経理システムも新たな方向性に伴いシステム化される。そのシステムの運用管理を社内のシステム部門に依存するのではなく自分たちで行なうとすれば、相応の知識と技術が必要である。電卓しか使えない人材は排除されかねない。
事業戦略と人事戦略を明確化した上で育成計画のロードマップを示さなければならない。さもないといきなりのリストラを招きかねない。リスキリングは将来計画である。同時に投資計画である。
■個人が考えるべき「リスキリング」の方向性
終身雇用は有名無実となりかけている。
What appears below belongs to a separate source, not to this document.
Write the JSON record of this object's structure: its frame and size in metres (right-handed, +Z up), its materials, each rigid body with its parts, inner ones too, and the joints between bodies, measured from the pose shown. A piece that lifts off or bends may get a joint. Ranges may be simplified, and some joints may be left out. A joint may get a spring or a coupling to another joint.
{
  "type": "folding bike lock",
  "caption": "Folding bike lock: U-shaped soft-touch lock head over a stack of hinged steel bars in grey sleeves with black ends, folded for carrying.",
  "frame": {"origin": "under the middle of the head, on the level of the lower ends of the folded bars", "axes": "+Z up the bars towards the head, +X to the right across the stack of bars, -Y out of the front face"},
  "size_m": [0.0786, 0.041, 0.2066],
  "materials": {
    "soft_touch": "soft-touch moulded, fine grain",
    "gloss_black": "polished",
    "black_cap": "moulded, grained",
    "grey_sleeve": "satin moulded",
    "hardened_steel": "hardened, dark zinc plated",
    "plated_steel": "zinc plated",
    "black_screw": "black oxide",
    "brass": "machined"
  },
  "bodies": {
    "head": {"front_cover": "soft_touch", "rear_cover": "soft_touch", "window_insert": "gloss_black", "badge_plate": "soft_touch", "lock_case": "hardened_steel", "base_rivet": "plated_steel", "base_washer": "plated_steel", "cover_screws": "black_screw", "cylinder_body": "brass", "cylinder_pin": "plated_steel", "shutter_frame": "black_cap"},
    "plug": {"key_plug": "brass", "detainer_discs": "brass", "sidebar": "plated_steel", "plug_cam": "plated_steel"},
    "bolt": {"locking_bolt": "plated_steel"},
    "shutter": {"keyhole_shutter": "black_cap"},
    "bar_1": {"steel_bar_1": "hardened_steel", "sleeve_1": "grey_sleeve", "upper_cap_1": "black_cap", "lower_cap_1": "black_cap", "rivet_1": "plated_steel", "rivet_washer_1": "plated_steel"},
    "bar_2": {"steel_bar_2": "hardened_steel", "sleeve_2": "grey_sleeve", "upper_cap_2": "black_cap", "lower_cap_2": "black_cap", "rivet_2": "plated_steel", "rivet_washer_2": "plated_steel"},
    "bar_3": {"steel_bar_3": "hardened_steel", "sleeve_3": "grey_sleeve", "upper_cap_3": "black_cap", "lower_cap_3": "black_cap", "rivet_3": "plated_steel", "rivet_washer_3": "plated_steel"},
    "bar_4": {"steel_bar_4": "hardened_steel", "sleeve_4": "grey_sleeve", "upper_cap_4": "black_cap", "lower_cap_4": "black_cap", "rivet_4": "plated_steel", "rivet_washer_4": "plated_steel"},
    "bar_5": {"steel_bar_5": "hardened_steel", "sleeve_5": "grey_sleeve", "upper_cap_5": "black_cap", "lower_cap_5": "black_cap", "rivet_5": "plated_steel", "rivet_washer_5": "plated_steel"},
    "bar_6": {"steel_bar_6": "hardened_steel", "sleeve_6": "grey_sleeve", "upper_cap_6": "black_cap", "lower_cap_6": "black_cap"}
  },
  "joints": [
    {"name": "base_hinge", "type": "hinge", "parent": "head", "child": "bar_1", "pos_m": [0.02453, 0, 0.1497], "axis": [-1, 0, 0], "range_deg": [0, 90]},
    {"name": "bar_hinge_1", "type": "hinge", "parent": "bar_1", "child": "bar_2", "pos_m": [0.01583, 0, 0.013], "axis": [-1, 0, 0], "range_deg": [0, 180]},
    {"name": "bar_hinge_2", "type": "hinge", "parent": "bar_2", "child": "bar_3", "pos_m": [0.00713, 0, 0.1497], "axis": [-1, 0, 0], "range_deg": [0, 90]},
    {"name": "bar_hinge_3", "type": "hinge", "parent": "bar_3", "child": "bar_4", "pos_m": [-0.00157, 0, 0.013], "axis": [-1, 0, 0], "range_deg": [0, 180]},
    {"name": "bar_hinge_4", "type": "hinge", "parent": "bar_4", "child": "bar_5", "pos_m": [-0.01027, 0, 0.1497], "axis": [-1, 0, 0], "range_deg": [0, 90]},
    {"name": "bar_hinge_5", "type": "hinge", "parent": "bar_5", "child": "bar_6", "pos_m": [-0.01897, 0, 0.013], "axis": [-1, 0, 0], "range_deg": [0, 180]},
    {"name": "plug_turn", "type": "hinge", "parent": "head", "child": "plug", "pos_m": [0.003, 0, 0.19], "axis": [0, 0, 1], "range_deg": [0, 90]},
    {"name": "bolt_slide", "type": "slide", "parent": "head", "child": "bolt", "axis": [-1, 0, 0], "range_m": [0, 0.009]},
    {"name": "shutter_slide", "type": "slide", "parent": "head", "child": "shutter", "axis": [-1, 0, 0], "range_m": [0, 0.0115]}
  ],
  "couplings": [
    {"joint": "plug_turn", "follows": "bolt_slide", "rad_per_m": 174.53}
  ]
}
そうした中で個人は会社への忠誠心はなく信頼もしていない。自分のことは自分でと言う意識が高まってくるかもしれない。あるいは、さっさと見切りを付ける準備をする傾向が進むかもしれない。
その場合、「リスキル」は自分を高く売るための手段となる。
市場との価値を考えて、高く売れそうな技術(今で言えばDXか)を学ぼうとするだろう。あるいは、自分のしたい仕事をするために技術を磨くという選択肢をとるかもしれない。
しかし、それは市場との対話であり企業との対話ではない。
雇わない生き方、雇われない生き方を推進するきっかけになってくれると個人的にはうれしい。
フリーランスはもっと増えて良い。